Not on this night. They came in rapid fire succession: Twenty songs, twenty-one if you include the B-Side opener "Meet Me In The City Tonight." If you grew up listening to "The River," you were happy. Then came the fusillade of hits. Fourteen more songs that spanned a career from "Growin' Up" to "The Rising." I have sat through concerts that were shorter than the "encore" of this Bruce Springsteen show. And they were fine. This was the real deal. Three and a half hours, give or take, start to finish. As we were filing into the arena, the security folks were hurrying us past the metal detectors because word had come down that we needed to get to our seats so we could all get ourselves back out of them to enjoy the marathon.

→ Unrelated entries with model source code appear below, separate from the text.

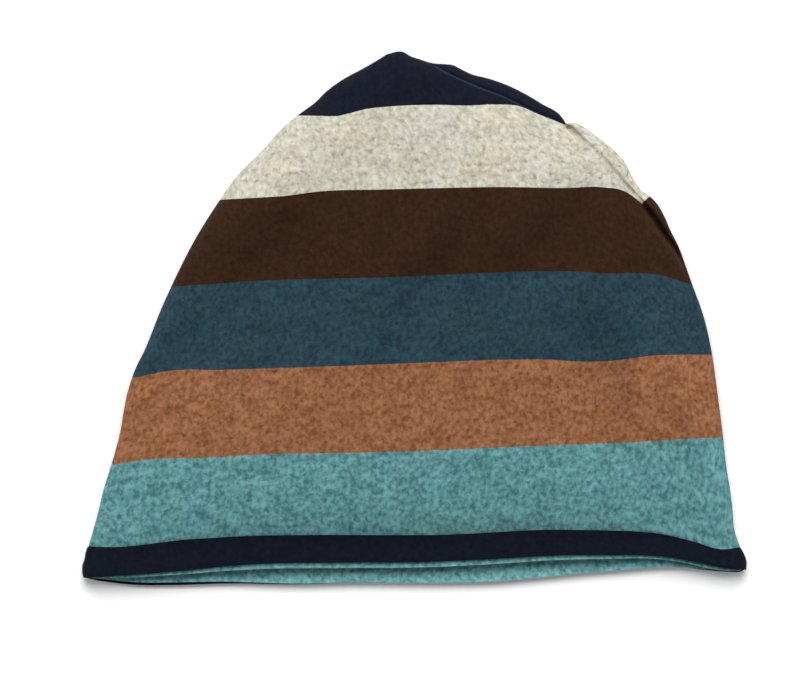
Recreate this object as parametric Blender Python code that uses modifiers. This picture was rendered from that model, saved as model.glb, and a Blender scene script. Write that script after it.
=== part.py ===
"""Striped jersey chemo beanie, lying flat on its back layer.

Metres, +Z up. The mouth faces -Y and the crown points to +Y. The hat is a double layer bag: a
front and a back panel of striped jersey, a narrow band round the mouth, and a plain lining with
a front and a back of its own. Every layer follows one puffed form, worked out from the courses
of the knit, so the layers nest with a constant gap.
"""
import functools
import math
from collections import namedtuple

import bmesh
import bpy
import numpy as np
from mathutils import Vector

# Driving sizes
HAT_WIDTH = 0.280
HAT_LENGTH = 0.2244
PUFF_HEIGHT = 0.026
OUTER_WALL = 0.0012
BAND_WALL = 0.0014
LINING_WALL = 0.0010
CLOTH_GAP = 0.0003
SEAM_VALLEY = 0.0006
BAND_SEAM = 0.0006
FOLD_AIR = 0.0020
EDGE_ROLL = 0.0060
GROOVE_DEPTH = 0.0008
GROOVE_REACH = 0.0035
LINING_REVEAL = 0.0017
LINING_TUCK = 0.0005

# Sizes that follow
LINING_DEPTH = max(OUTER_WALL, BAND_WALL) + CLOTH_GAP
EDGE_HEIGHT = LINING_DEPTH + LINING_WALL + FOLD_AIR
NOSE_SHARE = EDGE_ROLL / HAT_LENGTH

# Courses of the knit, from the hem at station 0 to the crown at station 1. Each runs from the
# left outline to the right outline or, above the petrol stripe, to the crown seam. x is a share
# of half the width, y and the rises over the chord are shares of the length, and loft is the
# height of the middle as a share of the puff height.
Course = namedtuple("Course", "name station left_x left_y right_x right_y rise_25 rise_50 rise_75 rise_90 loft")
COURSES = (
    Course("hem", 0.0000, -1.000, 0.017, 1.000, 0.026, 0.018, 0.020, 0.032, 0.020, 0.50),
    Course("band_top", 0.0536, -0.985, 0.069, 0.979, 0.070, 0.021, 0.023, 0.031, 0.019, 0.58),
    Course("shoulder", 0.1250, -0.953, 0.147, 0.957, 0.172, 0.009, 0.007, 0.011, 0.007, 0.83),
    Course("teal_top", 0.2195, -0.910, 0.225, 0.934, 0.276, 0.005, 0.001, -0.001, -0.001, 0.94),
    Course("copper_top", 0.3910, -0.850, 0.392, 0.896, 0.431, 0.004, 0.004, -0.003, 0.002, 1.00),
    Course("petrol_top", 0.5634, -0.736, 0.557, 0.824, 0.584, 0.008, 0.010, 0.011, 0.003, 0.98),
    Course("brown_top", 0.7335, -0.591, 0.721, 0.646, 0.745, 0.010, 0.010, 0.004, 0.001, 0.88),
    Course("oat_top", 0.8975, -0.354, 0.880, 0.325, 0.900, 0.003, 0.008, 0.004, 0.003, 0.64),
    Course("crown", 0.9515, -0.221, 0.946, 0.136, 0.949, 0.002, 0.004, 0.003, 0.001, 0.50),
    Course("tip", 1.0000, -0.098, 0.991, 0.031, 0.984, 0.009, 0.010, 0.006, 0.003, 0.38),
)
RISE_SHARES = (0.0, 0.25, 0.50, 0.75, 0.90, 1.0)

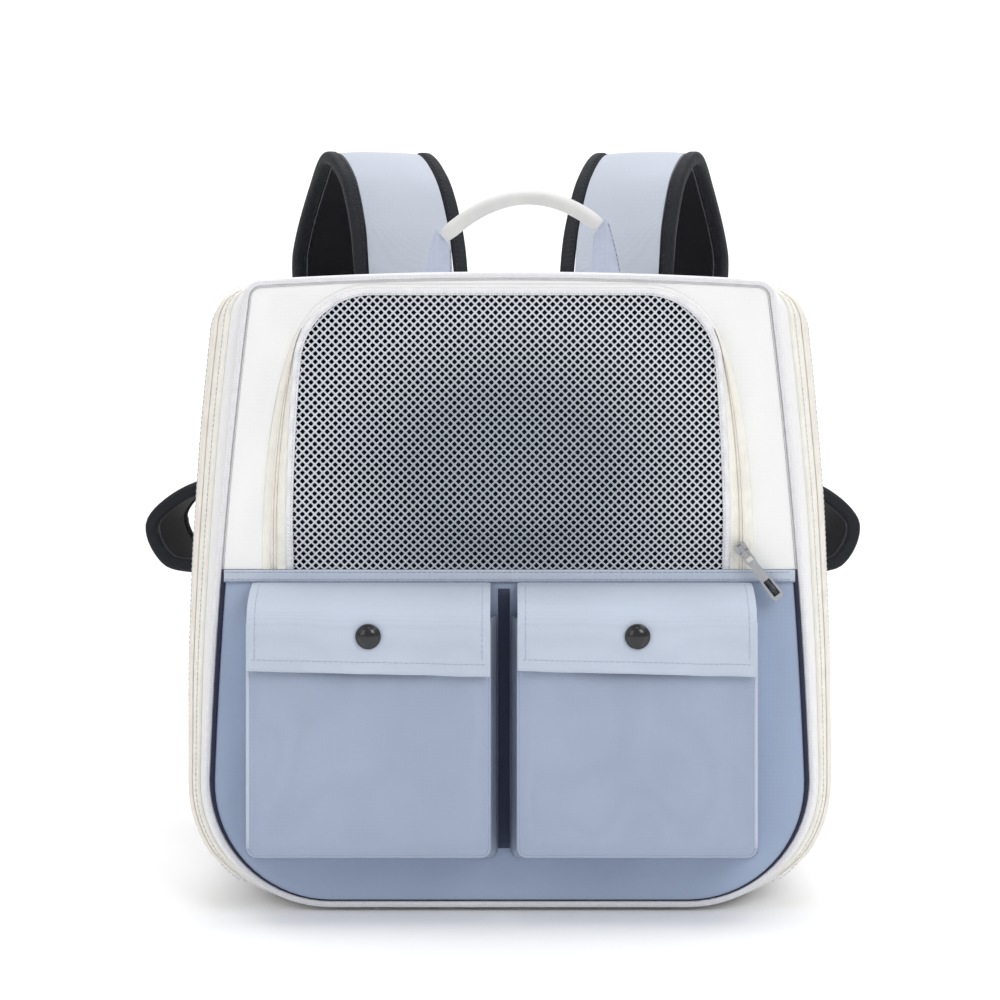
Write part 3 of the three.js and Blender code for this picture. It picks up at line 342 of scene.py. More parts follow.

There were several times that I was brought to tears as I remembered my associations to this song or that. I held my wife a little closer and we sang along with eighteen thousand other voices. I texted my buddy back on the east coast. I had a moment when I wanted to find a quiet spot to call my mom and share the moment with her. I wanted to write poetry.
I didn't do any of those things because I didn't want to miss a moment. Okay. I slipped out to the men's room during "I'm A Rocker," but that didn't mean I missed a note because the mighty E Street Band rocked the house hard enough that I couldn't, even deep within the concrete bunker that is our basketball arena.
Was it a good show? It was epic. It was exhilarating. It gave me back my youth for three and a half hours. It was joy with a beat you could dance to. It made me think. It made me laugh and cry. Simultaneously. Was it a good show? You're asking the wrong guy. It was beautiful.